**SHORT PROBLEM:**
Write out only the span of lines that begins at the line with "The three.js and Blender code for this object" and ends at the line with "loops: the outline, then the holes.". Keep both end lines, word for word.

===== INPUT DATA =====

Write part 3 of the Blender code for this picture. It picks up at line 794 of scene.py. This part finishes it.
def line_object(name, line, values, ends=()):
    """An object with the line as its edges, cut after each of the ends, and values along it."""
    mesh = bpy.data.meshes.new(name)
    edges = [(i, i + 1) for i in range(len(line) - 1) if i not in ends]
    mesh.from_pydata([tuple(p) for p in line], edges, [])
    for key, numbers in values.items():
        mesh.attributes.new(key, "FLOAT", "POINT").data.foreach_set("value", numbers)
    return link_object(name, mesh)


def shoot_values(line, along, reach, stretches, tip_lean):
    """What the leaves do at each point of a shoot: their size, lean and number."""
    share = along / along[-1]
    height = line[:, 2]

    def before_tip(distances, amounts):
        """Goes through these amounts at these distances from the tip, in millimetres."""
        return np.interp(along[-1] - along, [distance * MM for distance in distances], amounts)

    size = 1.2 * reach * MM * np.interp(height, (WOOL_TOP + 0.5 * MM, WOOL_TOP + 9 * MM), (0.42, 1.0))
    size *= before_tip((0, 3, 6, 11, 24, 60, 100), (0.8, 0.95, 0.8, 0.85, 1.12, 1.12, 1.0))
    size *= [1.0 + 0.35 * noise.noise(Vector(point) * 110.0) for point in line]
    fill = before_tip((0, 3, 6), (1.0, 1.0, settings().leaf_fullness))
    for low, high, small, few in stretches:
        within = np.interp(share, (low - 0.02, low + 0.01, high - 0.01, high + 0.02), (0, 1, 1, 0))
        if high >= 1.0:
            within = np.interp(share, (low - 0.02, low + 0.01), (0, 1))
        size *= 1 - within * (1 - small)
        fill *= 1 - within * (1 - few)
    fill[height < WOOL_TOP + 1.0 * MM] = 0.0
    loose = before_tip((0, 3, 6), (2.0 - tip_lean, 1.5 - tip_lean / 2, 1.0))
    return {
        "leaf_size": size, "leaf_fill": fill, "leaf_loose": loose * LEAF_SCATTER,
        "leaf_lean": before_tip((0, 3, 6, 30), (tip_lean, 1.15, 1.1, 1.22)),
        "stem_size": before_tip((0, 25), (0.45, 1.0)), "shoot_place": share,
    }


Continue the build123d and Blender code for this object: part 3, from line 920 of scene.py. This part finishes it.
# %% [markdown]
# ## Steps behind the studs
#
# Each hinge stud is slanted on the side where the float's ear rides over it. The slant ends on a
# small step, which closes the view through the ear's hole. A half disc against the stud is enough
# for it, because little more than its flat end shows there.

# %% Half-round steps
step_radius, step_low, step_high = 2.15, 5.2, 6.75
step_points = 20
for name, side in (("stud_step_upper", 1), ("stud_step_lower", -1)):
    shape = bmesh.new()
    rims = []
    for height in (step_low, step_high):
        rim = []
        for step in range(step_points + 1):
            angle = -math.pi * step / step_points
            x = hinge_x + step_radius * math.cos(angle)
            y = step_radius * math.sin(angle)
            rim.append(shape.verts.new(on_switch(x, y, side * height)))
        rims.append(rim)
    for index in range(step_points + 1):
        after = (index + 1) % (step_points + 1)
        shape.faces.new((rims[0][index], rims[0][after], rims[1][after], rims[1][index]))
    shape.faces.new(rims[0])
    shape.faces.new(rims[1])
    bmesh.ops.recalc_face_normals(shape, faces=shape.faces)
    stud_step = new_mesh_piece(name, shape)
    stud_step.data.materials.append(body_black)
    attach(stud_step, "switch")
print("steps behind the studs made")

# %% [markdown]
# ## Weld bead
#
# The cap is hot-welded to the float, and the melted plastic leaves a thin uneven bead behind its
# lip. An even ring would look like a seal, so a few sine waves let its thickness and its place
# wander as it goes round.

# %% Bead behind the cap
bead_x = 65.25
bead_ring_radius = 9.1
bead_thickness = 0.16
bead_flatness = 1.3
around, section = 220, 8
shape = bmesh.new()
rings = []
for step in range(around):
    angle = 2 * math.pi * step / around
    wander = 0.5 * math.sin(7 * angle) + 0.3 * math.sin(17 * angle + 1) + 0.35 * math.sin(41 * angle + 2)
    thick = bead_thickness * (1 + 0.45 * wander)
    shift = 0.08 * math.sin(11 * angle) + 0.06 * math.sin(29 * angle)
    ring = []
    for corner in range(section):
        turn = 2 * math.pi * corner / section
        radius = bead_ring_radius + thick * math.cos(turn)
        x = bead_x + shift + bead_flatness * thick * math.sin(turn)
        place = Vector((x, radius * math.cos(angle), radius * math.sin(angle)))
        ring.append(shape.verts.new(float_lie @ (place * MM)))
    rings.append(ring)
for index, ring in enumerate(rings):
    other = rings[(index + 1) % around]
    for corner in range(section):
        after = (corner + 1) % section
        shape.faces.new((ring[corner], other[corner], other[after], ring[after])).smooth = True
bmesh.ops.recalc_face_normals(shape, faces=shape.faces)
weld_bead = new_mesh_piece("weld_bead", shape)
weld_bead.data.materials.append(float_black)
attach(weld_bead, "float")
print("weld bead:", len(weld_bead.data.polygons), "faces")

=====
===== INPUT DATA =====

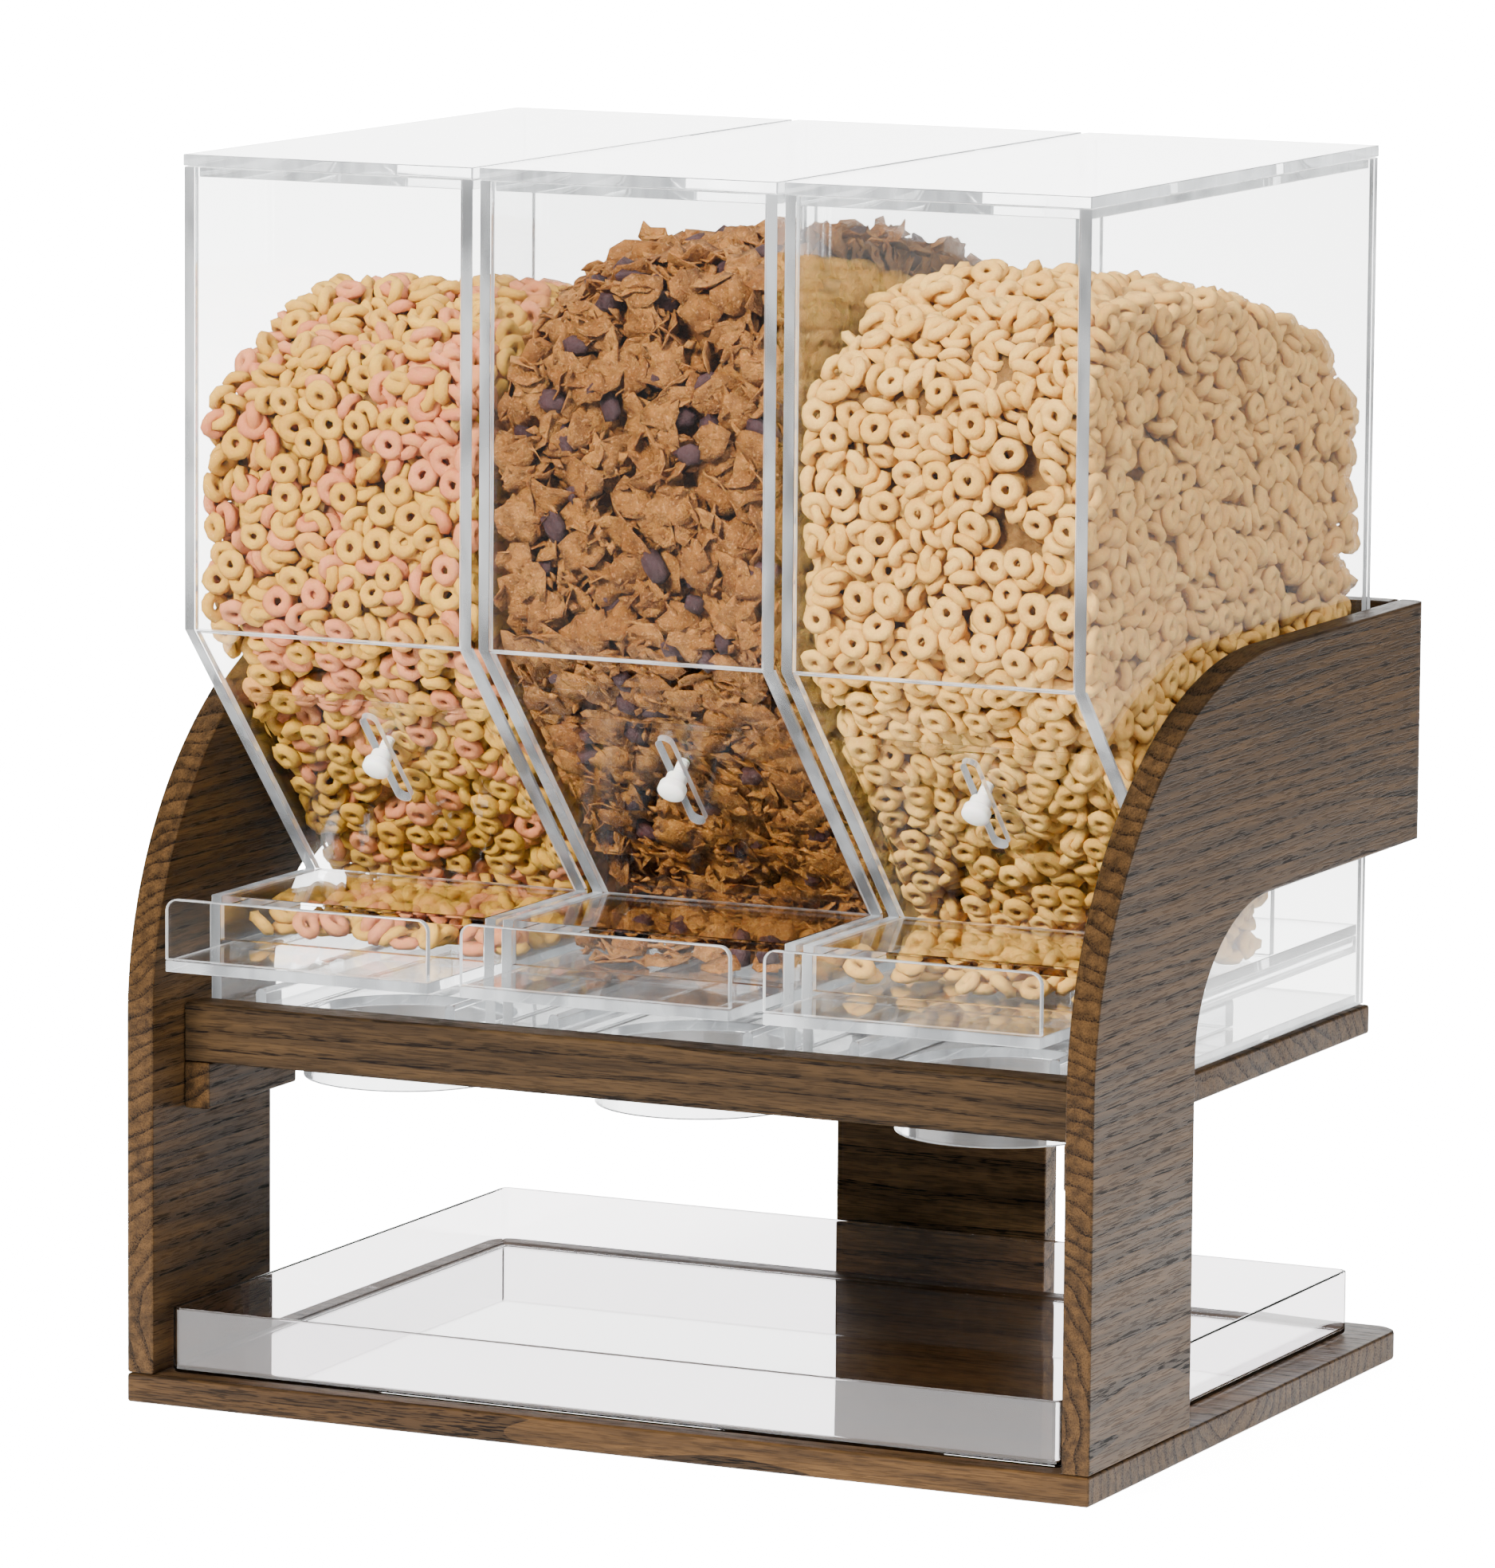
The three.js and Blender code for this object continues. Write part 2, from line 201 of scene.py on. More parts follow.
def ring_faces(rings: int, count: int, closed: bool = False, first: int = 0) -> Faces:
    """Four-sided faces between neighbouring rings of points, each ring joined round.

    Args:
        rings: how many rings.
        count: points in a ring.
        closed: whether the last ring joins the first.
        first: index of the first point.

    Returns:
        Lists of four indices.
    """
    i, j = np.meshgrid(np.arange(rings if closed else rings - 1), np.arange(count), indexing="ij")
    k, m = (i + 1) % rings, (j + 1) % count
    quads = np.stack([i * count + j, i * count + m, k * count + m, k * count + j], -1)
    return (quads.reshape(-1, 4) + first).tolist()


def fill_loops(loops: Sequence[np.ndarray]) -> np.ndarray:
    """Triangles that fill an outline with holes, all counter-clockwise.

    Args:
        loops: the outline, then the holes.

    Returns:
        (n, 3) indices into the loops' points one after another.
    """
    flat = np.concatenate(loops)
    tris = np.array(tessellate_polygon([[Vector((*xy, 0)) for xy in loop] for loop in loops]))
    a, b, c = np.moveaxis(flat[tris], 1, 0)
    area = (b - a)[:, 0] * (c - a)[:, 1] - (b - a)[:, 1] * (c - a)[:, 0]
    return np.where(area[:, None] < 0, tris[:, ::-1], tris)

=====
===== INPUT DATA =====

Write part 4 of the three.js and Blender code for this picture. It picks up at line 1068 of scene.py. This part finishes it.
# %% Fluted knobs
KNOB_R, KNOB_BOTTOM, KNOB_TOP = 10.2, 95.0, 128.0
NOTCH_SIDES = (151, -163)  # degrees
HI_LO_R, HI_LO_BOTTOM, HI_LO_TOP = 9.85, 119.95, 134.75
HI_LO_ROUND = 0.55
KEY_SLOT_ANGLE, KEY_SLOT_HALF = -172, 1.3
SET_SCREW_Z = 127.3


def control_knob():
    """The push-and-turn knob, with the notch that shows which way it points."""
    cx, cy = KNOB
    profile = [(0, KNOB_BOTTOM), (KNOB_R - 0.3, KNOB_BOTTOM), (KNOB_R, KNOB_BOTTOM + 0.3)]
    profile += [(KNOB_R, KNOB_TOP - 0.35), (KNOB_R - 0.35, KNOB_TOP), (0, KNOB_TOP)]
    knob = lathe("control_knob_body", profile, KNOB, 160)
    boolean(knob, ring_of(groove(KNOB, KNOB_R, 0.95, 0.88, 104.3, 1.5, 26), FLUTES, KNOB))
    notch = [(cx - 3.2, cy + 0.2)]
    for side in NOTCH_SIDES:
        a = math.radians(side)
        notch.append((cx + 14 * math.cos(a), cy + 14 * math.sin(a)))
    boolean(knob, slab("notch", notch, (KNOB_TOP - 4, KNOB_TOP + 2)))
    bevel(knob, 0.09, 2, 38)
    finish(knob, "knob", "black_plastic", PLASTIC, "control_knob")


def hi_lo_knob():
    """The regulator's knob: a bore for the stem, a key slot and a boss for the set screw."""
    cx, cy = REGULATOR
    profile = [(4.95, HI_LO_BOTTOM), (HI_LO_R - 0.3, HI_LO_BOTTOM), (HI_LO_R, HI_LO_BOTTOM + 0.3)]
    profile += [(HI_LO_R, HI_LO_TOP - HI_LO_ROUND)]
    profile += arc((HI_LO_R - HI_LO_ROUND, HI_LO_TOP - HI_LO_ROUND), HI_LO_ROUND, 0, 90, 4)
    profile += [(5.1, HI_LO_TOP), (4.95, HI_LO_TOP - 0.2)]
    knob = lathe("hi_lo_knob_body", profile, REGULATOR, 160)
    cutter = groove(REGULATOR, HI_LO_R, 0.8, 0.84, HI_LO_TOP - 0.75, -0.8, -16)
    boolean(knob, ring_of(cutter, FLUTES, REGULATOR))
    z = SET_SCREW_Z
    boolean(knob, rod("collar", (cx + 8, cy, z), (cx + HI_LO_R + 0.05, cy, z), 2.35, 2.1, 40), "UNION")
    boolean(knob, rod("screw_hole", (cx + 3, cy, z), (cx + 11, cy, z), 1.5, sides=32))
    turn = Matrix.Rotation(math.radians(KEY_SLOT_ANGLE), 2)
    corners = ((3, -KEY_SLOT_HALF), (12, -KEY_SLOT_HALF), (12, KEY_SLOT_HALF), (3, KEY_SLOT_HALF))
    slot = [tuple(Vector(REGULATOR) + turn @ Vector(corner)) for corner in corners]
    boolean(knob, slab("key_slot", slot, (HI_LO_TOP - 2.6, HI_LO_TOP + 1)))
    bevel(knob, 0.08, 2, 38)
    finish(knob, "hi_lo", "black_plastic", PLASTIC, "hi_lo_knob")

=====

**CORRECT OUTPUT:**
The three.js and Blender code for this object continues. Write part 2, from line 201 of scene.py on. More parts follow.
def ring_faces(rings: int, count: int, closed: bool = False, first: int = 0) -> Faces:
    """Four-sided faces between neighbouring rings of points, each ring joined round.

    Args:
        rings: how many rings.
        count: points in a ring.
        closed: whether the last ring joins the first.
        first: index of the first point.

    Returns:
        Lists of four indices.
    """
    i, j = np.meshgrid(np.arange(rings if closed else rings - 1), np.arange(count), indexing="ij")
    k, m = (i + 1) % rings, (j + 1) % count
    quads = np.stack([i * count + j, i * count + m, k * count + m, k * count + j], -1)
    return (quads.reshape(-1, 4) + first).tolist()


def fill_loops(loops: Sequence[np.ndarray]) -> np.ndarray:
    """Triangles that fill an outline with holes, all counter-clockwise.

    Args:
        loops: the outline, then the holes.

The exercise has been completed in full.